Going Public on day one
Unlisted is almost always the right call. You still get the shareable bio link; you just don’t end up on Explore. Switch to Public later if you want to.
Forgetting to tag the first post
A group with no tagged posts reads as empty even if it has six members. Tag one existing photo and the page snaps into being a real scrapbook.
Trying to delete a post to remove it from a group
You don’t need to. Use the “Tag to Friend Groups” menu on the post and uncheck the group. The post stays on your profile.
Quick checklist
- ✓Name (required) — 1 to 64 characters, emoji OK.
- ✓Motto (optional) — one short line. Skip if forced.
- ✓Crest / banner color (optional) — editable later.

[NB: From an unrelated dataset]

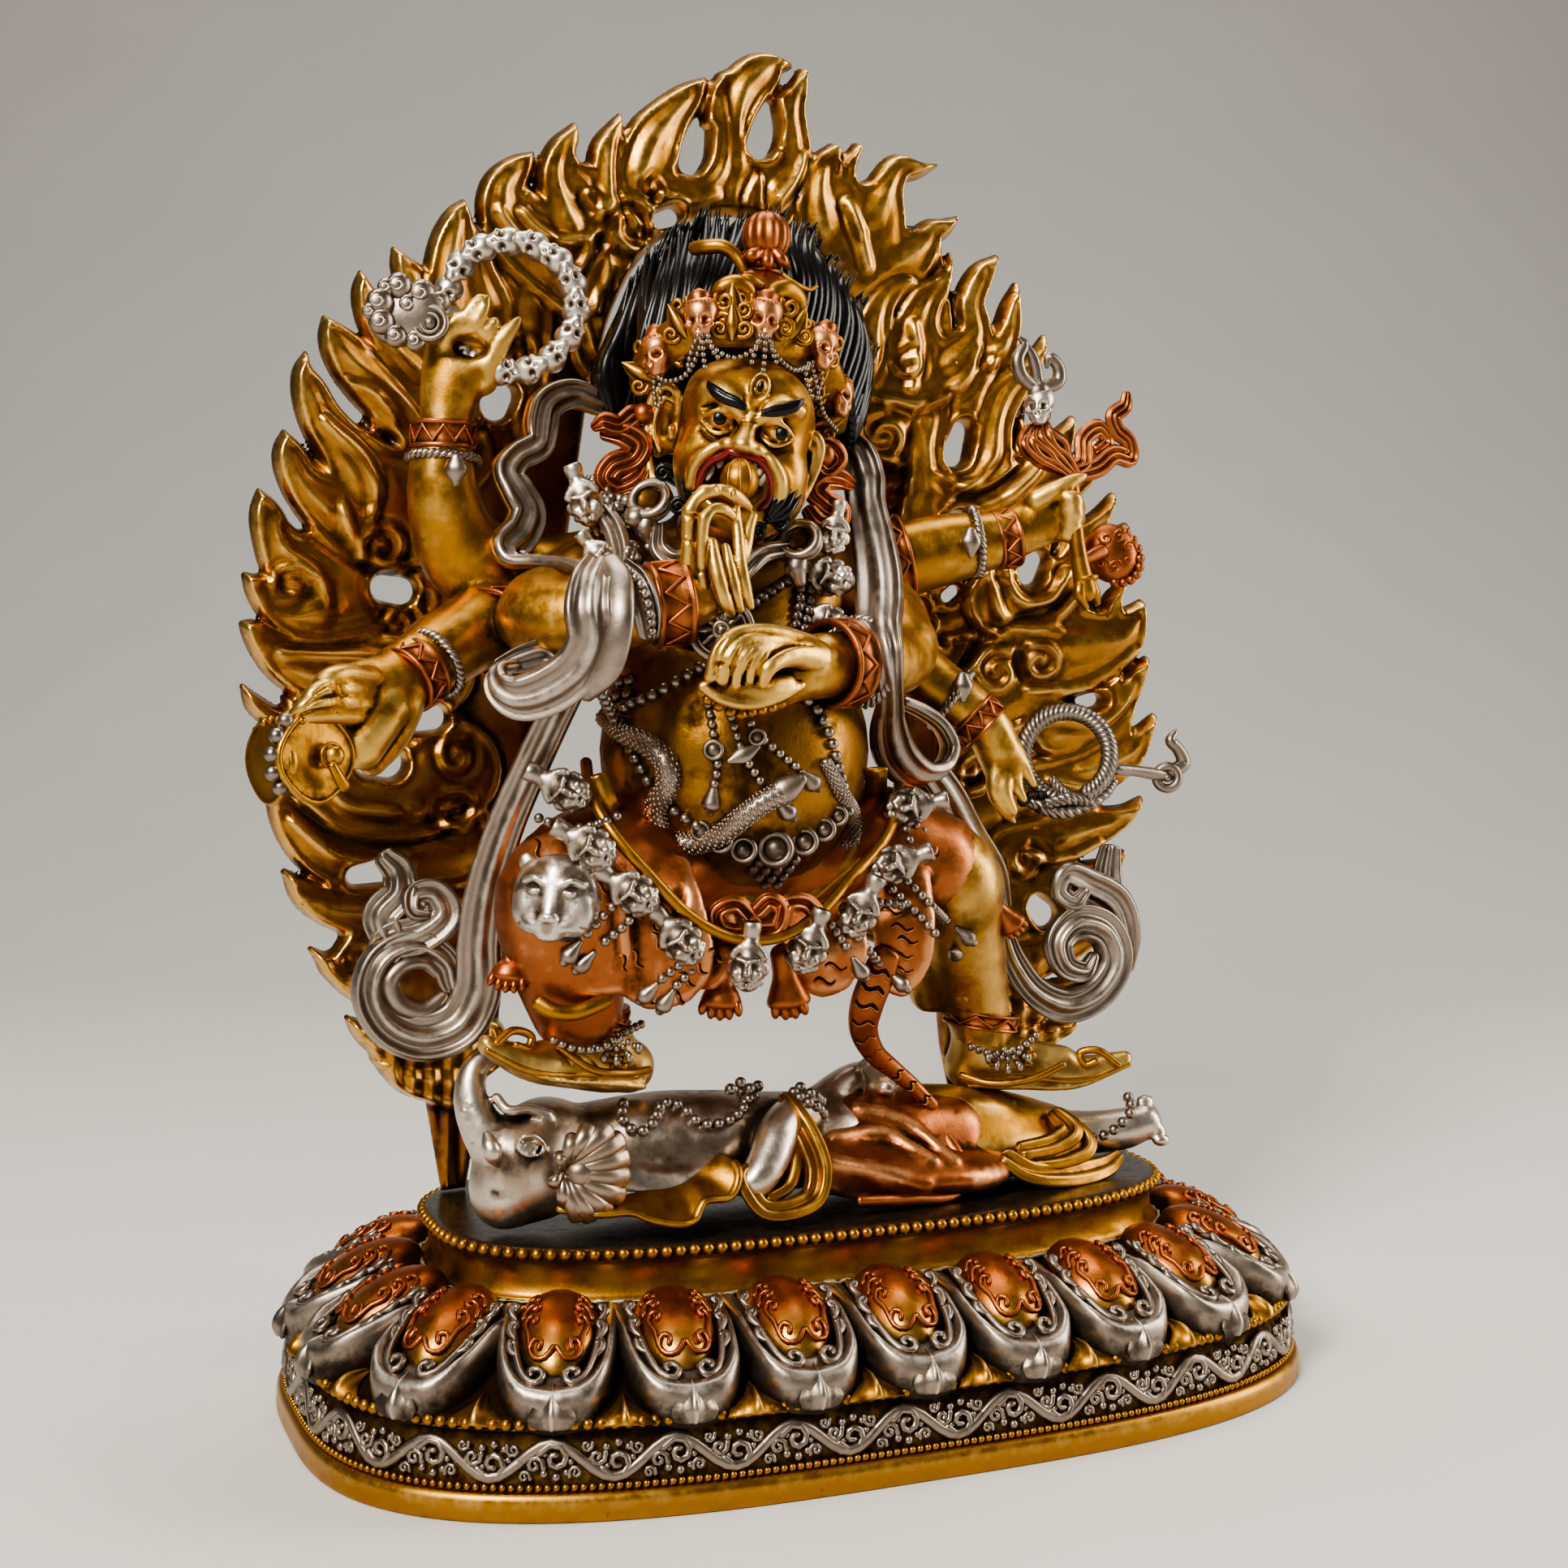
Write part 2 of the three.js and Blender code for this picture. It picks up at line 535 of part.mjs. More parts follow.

- ✓Vanity slug (optional) — claim now or claim later.
- ✓Member cap — 2 to 15, default 8. Raisable, not lowerable below current count.
- ✓Visibility — Unlisted by default. Private = members only. Public = may surface on Explore.
- ✓Send at least one invite — the group does not go live without it.
- ✓Tag your first post — make it a real scrapbook on day one.
- ✓Share — drop the link in your bio.
Make the group.
The whole flow is in the Gibbet app, under your profile or the groups tab.